## EXERCISE DESCRIPTION
Filter out everything except lines holding "that".

## COLLECTED DATA
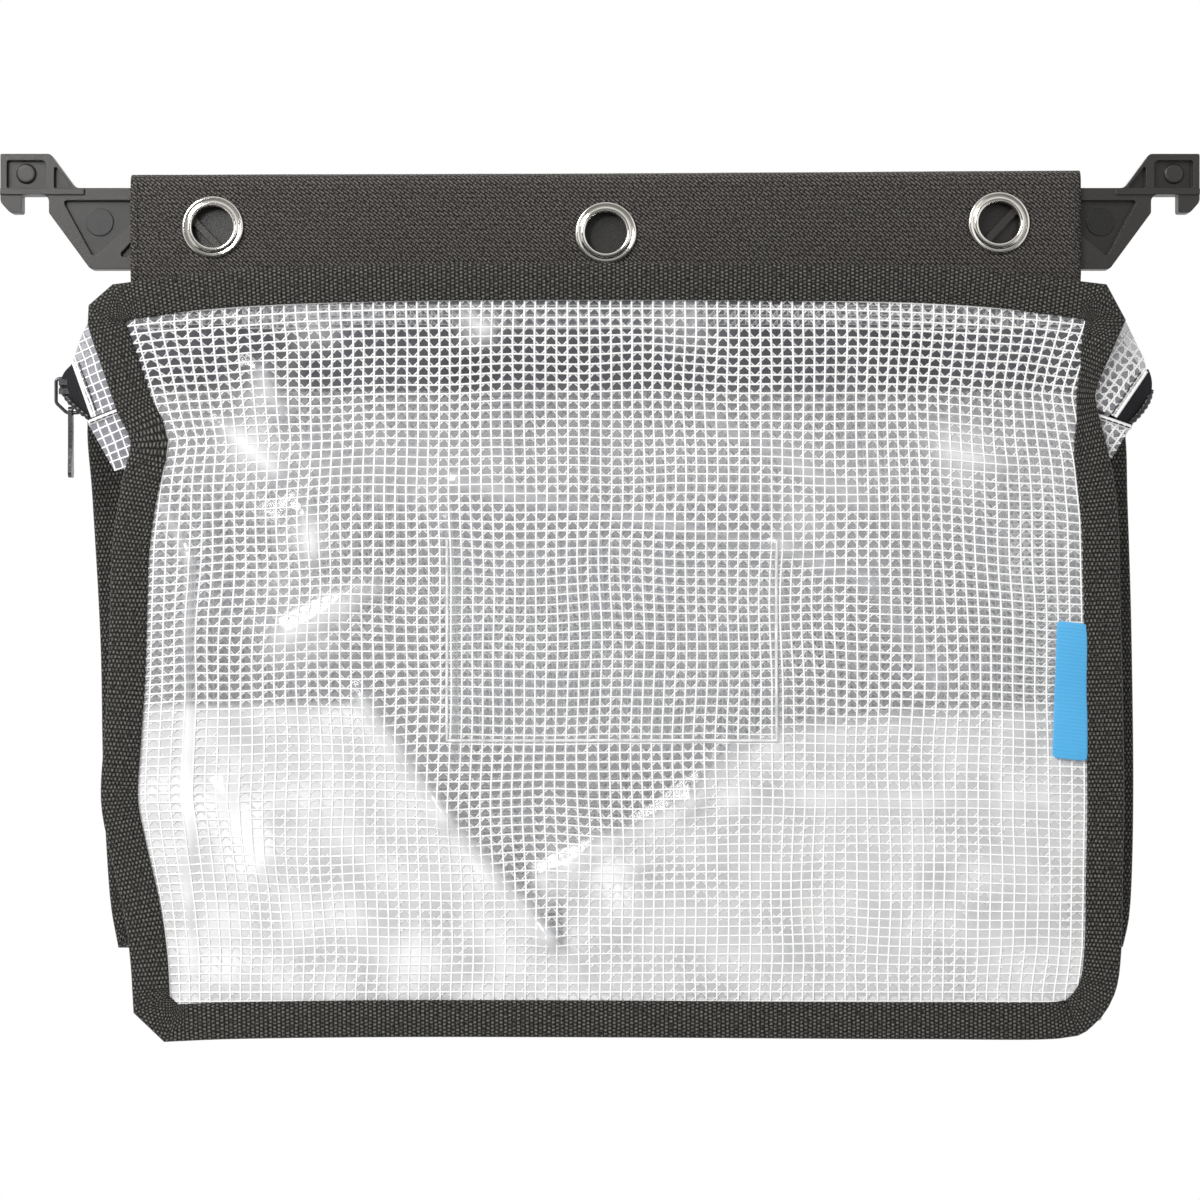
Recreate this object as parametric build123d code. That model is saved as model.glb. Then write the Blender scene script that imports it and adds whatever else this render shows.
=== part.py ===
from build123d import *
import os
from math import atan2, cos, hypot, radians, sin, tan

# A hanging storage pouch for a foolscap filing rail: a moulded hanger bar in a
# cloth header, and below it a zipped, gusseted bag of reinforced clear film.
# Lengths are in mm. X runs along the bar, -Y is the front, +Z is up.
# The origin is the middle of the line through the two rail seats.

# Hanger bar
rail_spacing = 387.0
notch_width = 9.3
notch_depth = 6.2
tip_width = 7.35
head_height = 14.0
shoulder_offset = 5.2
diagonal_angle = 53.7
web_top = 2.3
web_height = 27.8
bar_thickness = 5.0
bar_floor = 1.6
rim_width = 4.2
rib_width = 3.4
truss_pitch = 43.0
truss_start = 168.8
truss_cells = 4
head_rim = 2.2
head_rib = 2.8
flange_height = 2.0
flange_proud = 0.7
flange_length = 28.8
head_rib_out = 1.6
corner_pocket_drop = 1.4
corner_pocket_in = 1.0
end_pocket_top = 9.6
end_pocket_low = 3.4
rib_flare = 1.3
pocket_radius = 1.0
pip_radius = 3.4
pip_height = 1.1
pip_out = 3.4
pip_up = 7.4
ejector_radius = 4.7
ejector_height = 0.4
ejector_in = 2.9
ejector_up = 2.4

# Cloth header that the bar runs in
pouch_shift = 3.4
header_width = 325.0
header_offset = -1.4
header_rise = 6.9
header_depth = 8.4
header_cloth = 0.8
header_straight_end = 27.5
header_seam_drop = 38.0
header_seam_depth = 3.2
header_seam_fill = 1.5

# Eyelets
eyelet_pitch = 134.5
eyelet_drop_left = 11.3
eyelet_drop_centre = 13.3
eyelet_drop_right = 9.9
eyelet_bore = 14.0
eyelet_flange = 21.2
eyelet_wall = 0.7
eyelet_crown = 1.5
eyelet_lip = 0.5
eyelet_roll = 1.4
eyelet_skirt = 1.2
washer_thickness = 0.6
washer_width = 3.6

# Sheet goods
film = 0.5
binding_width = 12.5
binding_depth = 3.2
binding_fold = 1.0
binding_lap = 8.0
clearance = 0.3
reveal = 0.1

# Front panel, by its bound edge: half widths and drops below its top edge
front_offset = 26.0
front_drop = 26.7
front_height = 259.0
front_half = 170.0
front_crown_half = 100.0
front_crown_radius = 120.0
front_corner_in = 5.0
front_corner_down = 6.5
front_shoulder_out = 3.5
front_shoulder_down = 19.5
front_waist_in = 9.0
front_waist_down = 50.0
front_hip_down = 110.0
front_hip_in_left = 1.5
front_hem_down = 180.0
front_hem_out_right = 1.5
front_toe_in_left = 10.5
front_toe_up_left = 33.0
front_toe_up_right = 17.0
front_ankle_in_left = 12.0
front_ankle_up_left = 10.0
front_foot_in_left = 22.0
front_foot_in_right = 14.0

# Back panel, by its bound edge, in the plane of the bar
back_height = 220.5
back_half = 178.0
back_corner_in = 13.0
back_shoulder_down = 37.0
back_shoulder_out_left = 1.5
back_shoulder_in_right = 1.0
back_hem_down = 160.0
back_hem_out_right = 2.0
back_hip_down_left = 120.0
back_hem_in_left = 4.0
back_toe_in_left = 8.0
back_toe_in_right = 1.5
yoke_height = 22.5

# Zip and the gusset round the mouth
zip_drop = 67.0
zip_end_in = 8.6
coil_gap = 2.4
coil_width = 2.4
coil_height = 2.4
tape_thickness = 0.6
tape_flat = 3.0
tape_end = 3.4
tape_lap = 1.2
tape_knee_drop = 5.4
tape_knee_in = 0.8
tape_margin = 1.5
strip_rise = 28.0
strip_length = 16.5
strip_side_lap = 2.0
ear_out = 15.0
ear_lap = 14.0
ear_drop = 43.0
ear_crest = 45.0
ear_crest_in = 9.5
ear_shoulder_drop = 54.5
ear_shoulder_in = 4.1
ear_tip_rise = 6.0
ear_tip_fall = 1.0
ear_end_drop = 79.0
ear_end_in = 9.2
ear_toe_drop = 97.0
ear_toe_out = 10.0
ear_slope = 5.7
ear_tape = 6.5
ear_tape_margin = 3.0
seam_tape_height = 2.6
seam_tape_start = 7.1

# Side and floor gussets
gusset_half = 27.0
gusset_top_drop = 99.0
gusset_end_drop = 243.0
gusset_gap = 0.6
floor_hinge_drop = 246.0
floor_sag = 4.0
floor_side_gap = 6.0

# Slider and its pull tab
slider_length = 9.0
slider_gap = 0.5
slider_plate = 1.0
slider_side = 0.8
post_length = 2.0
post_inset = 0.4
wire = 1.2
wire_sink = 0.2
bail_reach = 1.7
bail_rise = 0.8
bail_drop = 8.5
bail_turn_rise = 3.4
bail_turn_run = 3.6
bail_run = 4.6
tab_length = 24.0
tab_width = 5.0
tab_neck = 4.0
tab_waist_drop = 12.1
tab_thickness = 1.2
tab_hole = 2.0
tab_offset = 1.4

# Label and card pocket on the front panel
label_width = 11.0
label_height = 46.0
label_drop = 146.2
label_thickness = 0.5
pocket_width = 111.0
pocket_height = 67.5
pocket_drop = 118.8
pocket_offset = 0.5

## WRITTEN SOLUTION
Recreate this object as parametric build123d code. That model is saved as model.glb. Then write the Blender scene script that imports it and adds whatever else this render shows.
# Cloth header that the bar runs in